▶ _Task to carry out_: Return the listing word for word, as given.

▶ _Listed records_:
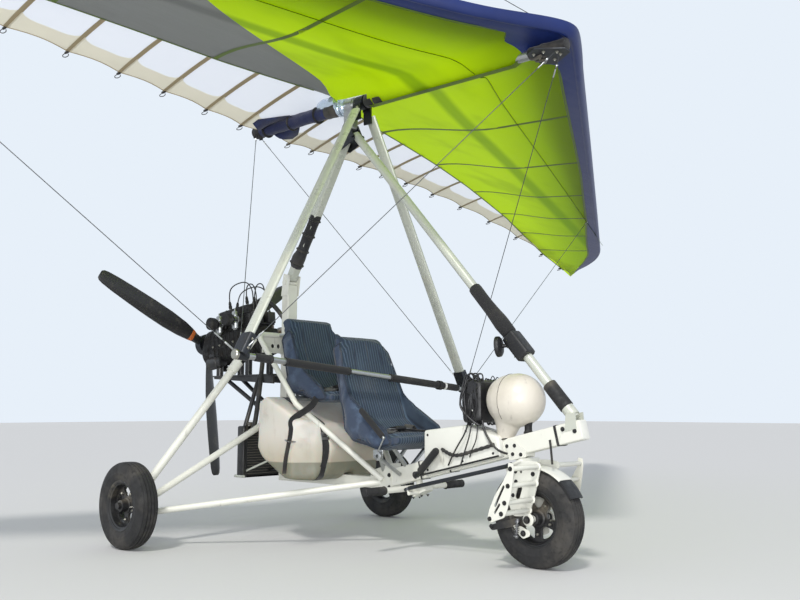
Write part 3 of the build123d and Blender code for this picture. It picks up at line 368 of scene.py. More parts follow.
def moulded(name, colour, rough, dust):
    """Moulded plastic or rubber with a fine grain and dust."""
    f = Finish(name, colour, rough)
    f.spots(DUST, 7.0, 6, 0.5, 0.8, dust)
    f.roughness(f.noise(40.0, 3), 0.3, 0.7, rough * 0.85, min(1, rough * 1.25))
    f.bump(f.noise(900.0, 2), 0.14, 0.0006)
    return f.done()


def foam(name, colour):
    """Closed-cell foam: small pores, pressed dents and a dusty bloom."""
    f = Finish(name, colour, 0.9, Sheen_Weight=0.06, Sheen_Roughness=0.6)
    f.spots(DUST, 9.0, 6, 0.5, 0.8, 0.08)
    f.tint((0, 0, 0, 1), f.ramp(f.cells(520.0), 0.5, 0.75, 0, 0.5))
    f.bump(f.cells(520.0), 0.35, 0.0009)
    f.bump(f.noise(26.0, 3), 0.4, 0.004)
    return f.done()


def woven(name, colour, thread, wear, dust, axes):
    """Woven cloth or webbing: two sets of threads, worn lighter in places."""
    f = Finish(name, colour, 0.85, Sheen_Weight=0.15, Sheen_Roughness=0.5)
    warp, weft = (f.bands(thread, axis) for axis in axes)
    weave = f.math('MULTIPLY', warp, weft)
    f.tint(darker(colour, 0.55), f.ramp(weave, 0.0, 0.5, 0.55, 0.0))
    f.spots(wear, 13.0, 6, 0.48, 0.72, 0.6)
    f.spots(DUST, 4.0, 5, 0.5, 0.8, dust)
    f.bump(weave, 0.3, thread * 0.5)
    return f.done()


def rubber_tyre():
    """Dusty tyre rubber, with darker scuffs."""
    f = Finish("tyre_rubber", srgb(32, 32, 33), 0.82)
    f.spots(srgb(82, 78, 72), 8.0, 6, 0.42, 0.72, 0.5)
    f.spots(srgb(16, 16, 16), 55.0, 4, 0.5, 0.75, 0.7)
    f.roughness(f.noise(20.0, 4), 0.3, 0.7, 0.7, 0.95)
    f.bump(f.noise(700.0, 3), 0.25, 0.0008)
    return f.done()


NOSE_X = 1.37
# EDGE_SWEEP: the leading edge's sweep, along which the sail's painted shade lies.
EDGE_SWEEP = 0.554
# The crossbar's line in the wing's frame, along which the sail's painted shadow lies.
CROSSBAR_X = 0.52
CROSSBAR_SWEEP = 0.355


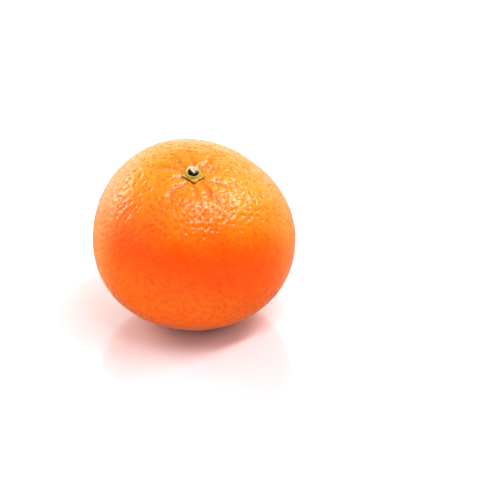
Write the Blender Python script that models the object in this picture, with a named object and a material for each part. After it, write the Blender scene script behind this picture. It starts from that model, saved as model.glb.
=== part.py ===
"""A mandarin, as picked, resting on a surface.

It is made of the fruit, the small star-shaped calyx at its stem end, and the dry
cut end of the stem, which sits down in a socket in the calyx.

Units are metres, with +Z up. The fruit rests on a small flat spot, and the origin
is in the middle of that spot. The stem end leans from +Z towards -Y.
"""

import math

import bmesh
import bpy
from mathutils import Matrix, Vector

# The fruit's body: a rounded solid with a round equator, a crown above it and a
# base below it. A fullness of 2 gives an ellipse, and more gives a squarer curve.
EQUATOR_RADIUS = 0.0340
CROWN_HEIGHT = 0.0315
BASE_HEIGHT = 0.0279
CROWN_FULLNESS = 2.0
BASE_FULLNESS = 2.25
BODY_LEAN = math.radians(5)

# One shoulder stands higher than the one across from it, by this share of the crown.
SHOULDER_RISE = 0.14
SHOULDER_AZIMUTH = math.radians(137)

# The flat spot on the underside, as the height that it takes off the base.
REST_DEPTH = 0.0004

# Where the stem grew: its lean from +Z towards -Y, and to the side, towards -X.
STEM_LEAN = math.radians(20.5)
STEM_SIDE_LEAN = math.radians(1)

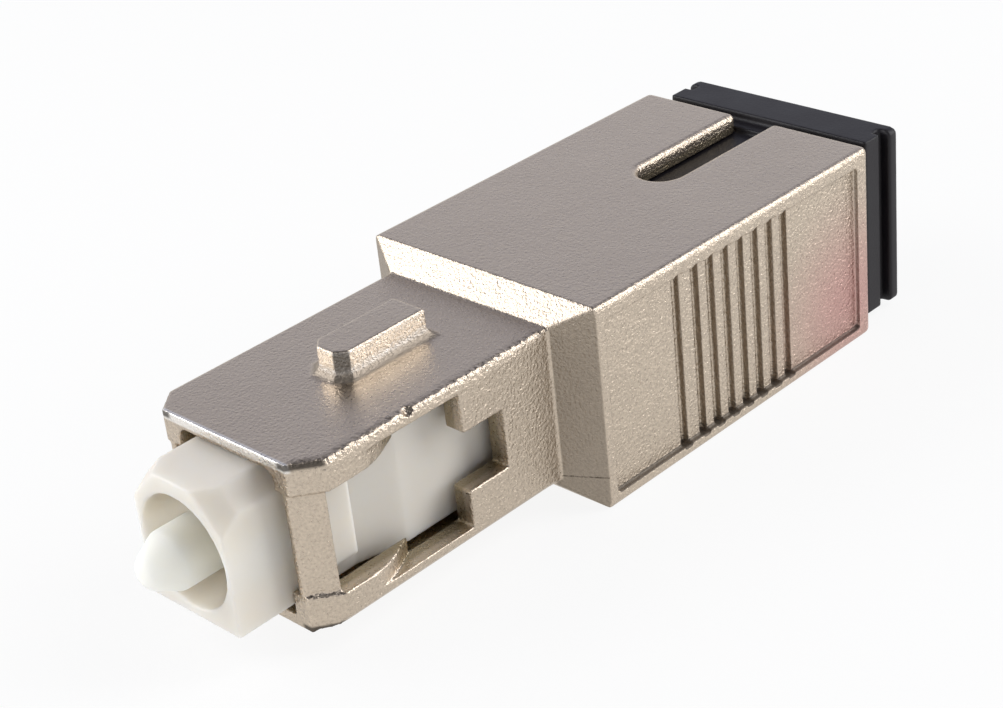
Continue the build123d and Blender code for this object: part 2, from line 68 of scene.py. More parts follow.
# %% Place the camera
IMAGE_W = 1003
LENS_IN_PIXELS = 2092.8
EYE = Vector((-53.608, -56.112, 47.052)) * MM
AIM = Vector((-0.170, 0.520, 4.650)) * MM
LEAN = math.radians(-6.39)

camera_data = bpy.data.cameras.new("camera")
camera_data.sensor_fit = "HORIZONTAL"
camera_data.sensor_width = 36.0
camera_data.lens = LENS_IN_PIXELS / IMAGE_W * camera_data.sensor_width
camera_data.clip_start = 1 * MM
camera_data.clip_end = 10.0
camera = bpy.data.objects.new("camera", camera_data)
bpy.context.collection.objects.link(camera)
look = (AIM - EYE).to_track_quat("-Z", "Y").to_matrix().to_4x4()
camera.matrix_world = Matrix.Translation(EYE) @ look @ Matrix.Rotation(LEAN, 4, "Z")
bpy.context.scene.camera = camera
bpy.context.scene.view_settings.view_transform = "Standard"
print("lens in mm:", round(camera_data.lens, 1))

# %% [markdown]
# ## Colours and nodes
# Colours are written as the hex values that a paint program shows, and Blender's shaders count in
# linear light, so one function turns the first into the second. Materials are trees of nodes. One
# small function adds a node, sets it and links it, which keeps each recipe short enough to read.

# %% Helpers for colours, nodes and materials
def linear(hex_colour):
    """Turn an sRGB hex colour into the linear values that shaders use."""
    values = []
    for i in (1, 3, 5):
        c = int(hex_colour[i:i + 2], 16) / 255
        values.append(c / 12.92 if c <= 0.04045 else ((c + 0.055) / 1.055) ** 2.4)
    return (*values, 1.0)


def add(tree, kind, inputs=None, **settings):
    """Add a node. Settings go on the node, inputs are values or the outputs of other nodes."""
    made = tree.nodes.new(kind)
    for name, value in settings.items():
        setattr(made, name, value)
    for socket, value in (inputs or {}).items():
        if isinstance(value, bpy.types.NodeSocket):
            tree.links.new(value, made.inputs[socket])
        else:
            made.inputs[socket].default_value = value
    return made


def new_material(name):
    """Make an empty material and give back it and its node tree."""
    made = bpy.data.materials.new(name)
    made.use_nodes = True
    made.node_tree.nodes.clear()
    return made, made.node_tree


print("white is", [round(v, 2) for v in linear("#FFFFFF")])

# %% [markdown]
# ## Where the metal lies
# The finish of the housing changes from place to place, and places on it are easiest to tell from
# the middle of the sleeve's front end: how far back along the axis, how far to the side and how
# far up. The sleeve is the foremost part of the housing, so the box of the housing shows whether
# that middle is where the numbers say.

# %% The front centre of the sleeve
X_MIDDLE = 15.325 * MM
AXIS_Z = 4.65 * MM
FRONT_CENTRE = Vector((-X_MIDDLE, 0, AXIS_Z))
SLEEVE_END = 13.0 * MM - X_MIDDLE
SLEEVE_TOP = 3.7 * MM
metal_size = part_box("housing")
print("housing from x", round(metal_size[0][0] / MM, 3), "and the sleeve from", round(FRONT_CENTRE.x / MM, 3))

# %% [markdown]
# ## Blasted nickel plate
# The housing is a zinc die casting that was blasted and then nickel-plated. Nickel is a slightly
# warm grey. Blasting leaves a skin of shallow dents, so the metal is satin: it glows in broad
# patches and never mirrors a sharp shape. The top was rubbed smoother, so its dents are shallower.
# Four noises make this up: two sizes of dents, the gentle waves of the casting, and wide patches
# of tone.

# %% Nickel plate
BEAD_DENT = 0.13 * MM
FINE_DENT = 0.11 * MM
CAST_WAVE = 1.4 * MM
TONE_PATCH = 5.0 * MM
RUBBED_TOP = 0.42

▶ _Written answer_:
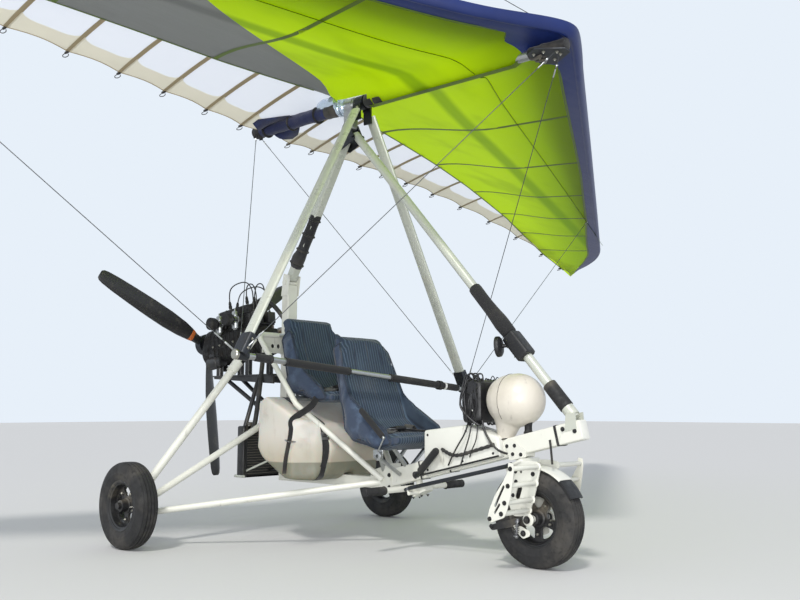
Write part 3 of the build123d and Blender code for this picture. It picks up at line 368 of scene.py. More parts follow.
def moulded(name, colour, rough, dust):
    """Moulded plastic or rubber with a fine grain and dust."""
    f = Finish(name, colour, rough)
    f.spots(DUST, 7.0, 6, 0.5, 0.8, dust)
    f.roughness(f.noise(40.0, 3), 0.3, 0.7, rough * 0.85, min(1, rough * 1.25))
    f.bump(f.noise(900.0, 2), 0.14, 0.0006)
    return f.done()


def foam(name, colour):
    """Closed-cell foam: small pores, pressed dents and a dusty bloom."""
    f = Finish(name, colour, 0.9, Sheen_Weight=0.06, Sheen_Roughness=0.6)
    f.spots(DUST, 9.0, 6, 0.5, 0.8, 0.08)
    f.tint((0, 0, 0, 1), f.ramp(f.cells(520.0), 0.5, 0.75, 0, 0.5))
    f.bump(f.cells(520.0), 0.35, 0.0009)
    f.bump(f.noise(26.0, 3), 0.4, 0.004)
    return f.done()


def woven(name, colour, thread, wear, dust, axes):
    """Woven cloth or webbing: two sets of threads, worn lighter in places."""
    f = Finish(name, colour, 0.85, Sheen_Weight=0.15, Sheen_Roughness=0.5)
    warp, weft = (f.bands(thread, axis) for axis in axes)
    weave = f.math('MULTIPLY', warp, weft)
    f.tint(darker(colour, 0.55), f.ramp(weave, 0.0, 0.5, 0.55, 0.0))
    f.spots(wear, 13.0, 6, 0.48, 0.72, 0.6)
    f.spots(DUST, 4.0, 5, 0.5, 0.8, dust)
    f.bump(weave, 0.3, thread * 0.5)
    return f.done()


def rubber_tyre():
    """Dusty tyre rubber, with darker scuffs."""
    f = Finish("tyre_rubber", srgb(32, 32, 33), 0.82)
    f.spots(srgb(82, 78, 72), 8.0, 6, 0.42, 0.72, 0.5)
    f.spots(srgb(16, 16, 16), 55.0, 4, 0.5, 0.75, 0.7)
    f.roughness(f.noise(20.0, 4), 0.3, 0.7, 0.7, 0.95)
    f.bump(f.noise(700.0, 3), 0.25, 0.0008)
    return f.done()


NOSE_X = 1.37
# EDGE_SWEEP: the leading edge's sweep, along which the sail's painted shade lies.
EDGE_SWEEP = 0.554
# The crossbar's line in the wing's frame, along which the sail's painted shadow lies.
CROSSBAR_X = 0.52
CROSSBAR_SWEEP = 0.355


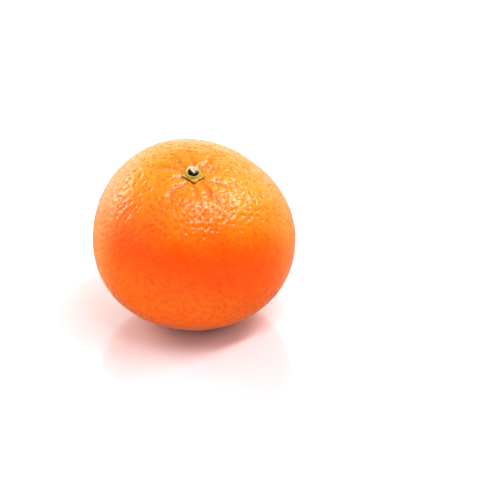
Write the Blender Python script that models the object in this picture, with a named object and a material for each part. After it, write the Blender scene script behind this picture. It starts from that model, saved as model.glb.
=== part.py ===
"""A mandarin, as picked, resting on a surface.

It is made of the fruit, the small star-shaped calyx at its stem end, and the dry
cut end of the stem, which sits down in a socket in the calyx.

Units are metres, with +Z up. The fruit rests on a small flat spot, and the origin
is in the middle of that spot. The stem end leans from +Z towards -Y.
"""

import math

import bmesh
import bpy
from mathutils import Matrix, Vector

# The fruit's body: a rounded solid with a round equator, a crown above it and a
# base below it. A fullness of 2 gives an ellipse, and more gives a squarer curve.
EQUATOR_RADIUS = 0.0340
CROWN_HEIGHT = 0.0315
BASE_HEIGHT = 0.0279
CROWN_FULLNESS = 2.0
BASE_FULLNESS = 2.25
BODY_LEAN = math.radians(5)

# One shoulder stands higher than the one across from it, by this share of the crown.
SHOULDER_RISE = 0.14
SHOULDER_AZIMUTH = math.radians(137)

# The flat spot on the underside, as the height that it takes off the base.
REST_DEPTH = 0.0004

# Where the stem grew: its lean from +Z towards -Y, and to the side, towards -X.
STEM_LEAN = math.radians(20.5)
STEM_SIDE_LEAN = math.radians(1)

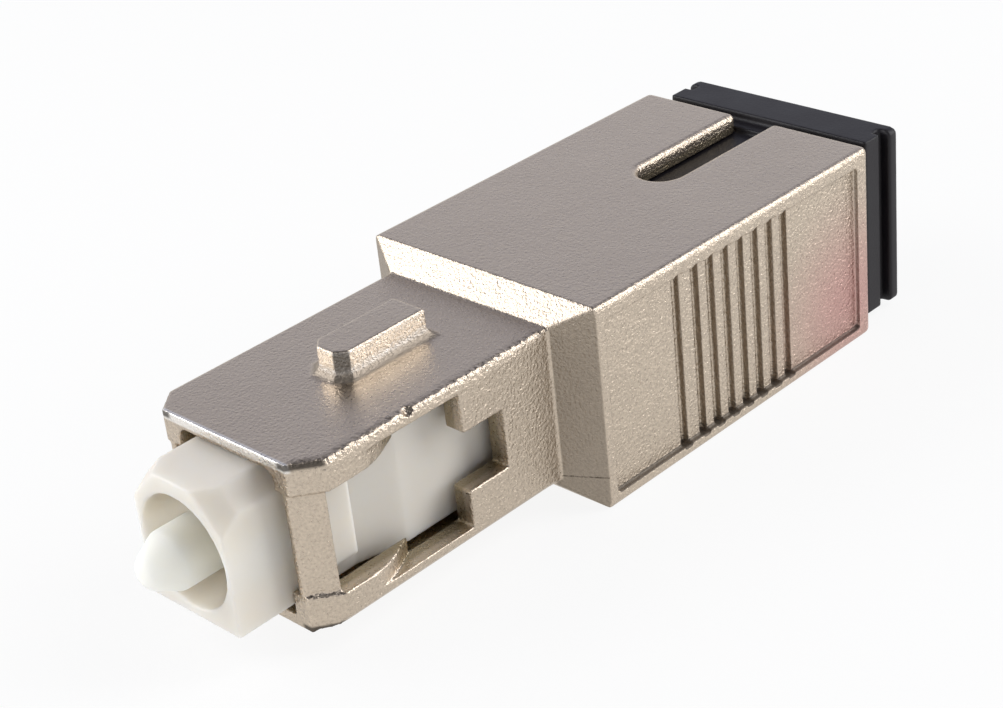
Continue the build123d and Blender code for this object: part 2, from line 68 of scene.py. More parts follow.
# %% Place the camera
IMAGE_W = 1003
LENS_IN_PIXELS = 2092.8
EYE = Vector((-53.608, -56.112, 47.052)) * MM
AIM = Vector((-0.170, 0.520, 4.650)) * MM
LEAN = math.radians(-6.39)

camera_data = bpy.data.cameras.new("camera")
camera_data.sensor_fit = "HORIZONTAL"
camera_data.sensor_width = 36.0
camera_data.lens = LENS_IN_PIXELS / IMAGE_W * camera_data.sensor_width
camera_data.clip_start = 1 * MM
camera_data.clip_end = 10.0
camera = bpy.data.objects.new("camera", camera_data)
bpy.context.collection.objects.link(camera)
look = (AIM - EYE).to_track_quat("-Z", "Y").to_matrix().to_4x4()
camera.matrix_world = Matrix.Translation(EYE) @ look @ Matrix.Rotation(LEAN, 4, "Z")
bpy.context.scene.camera = camera
bpy.context.scene.view_settings.view_transform = "Standard"
print("lens in mm:", round(camera_data.lens, 1))

# %% [markdown]
# ## Colours and nodes
# Colours are written as the hex values that a paint program shows, and Blender's shaders count in
# linear light, so one function turns the first into the second. Materials are trees of nodes. One
# small function adds a node, sets it and links it, which keeps each recipe short enough to read.

# %% Helpers for colours, nodes and materials
def linear(hex_colour):
    """Turn an sRGB hex colour into the linear values that shaders use."""
    values = []
    for i in (1, 3, 5):
        c = int(hex_colour[i:i + 2], 16) / 255
        values.append(c / 12.92 if c <= 0.04045 else ((c + 0.055) / 1.055) ** 2.4)
    return (*values, 1.0)


def add(tree, kind, inputs=None, **settings):
    """Add a node. Settings go on the node, inputs are values or the outputs of other nodes."""
    made = tree.nodes.new(kind)
    for name, value in settings.items():
        setattr(made, name, value)
    for socket, value in (inputs or {}).items():
        if isinstance(value, bpy.types.NodeSocket):
            tree.links.new(value, made.inputs[socket])
        else:
            made.inputs[socket].default_value = value
    return made


def new_material(name):
    """Make an empty material and give back it and its node tree."""
    made = bpy.data.materials.new(name)
    made.use_nodes = True
    made.node_tree.nodes.clear()
    return made, made.node_tree


print("white is", [round(v, 2) for v in linear("#FFFFFF")])

# %% [markdown]
# ## Where the metal lies
# The finish of the housing changes from place to place, and places on it are easiest to tell from
# the middle of the sleeve's front end: how far back along the axis, how far to the side and how
# far up. The sleeve is the foremost part of the housing, so the box of the housing shows whether
# that middle is where the numbers say.

# %% The front centre of the sleeve
X_MIDDLE = 15.325 * MM
AXIS_Z = 4.65 * MM
FRONT_CENTRE = Vector((-X_MIDDLE, 0, AXIS_Z))
SLEEVE_END = 13.0 * MM - X_MIDDLE
SLEEVE_TOP = 3.7 * MM
metal_size = part_box("housing")
print("housing from x", round(metal_size[0][0] / MM, 3), "and the sleeve from", round(FRONT_CENTRE.x / MM, 3))

# %% [markdown]
# ## Blasted nickel plate
# The housing is a zinc die casting that was blasted and then nickel-plated. Nickel is a slightly
# warm grey. Blasting leaves a skin of shallow dents, so the metal is satin: it glows in broad
# patches and never mirrors a sharp shape. The top was rubbed smoother, so its dents are shallower.
# Four noises make this up: two sizes of dents, the gentle waves of the casting, and wide patches
# of tone.

# %% Nickel plate
BEAD_DENT = 0.13 * MM
FINE_DENT = 0.11 * MM
CAST_WAVE = 1.4 * MM
TONE_PATCH = 5.0 * MM
RUBBED_TOP = 0.42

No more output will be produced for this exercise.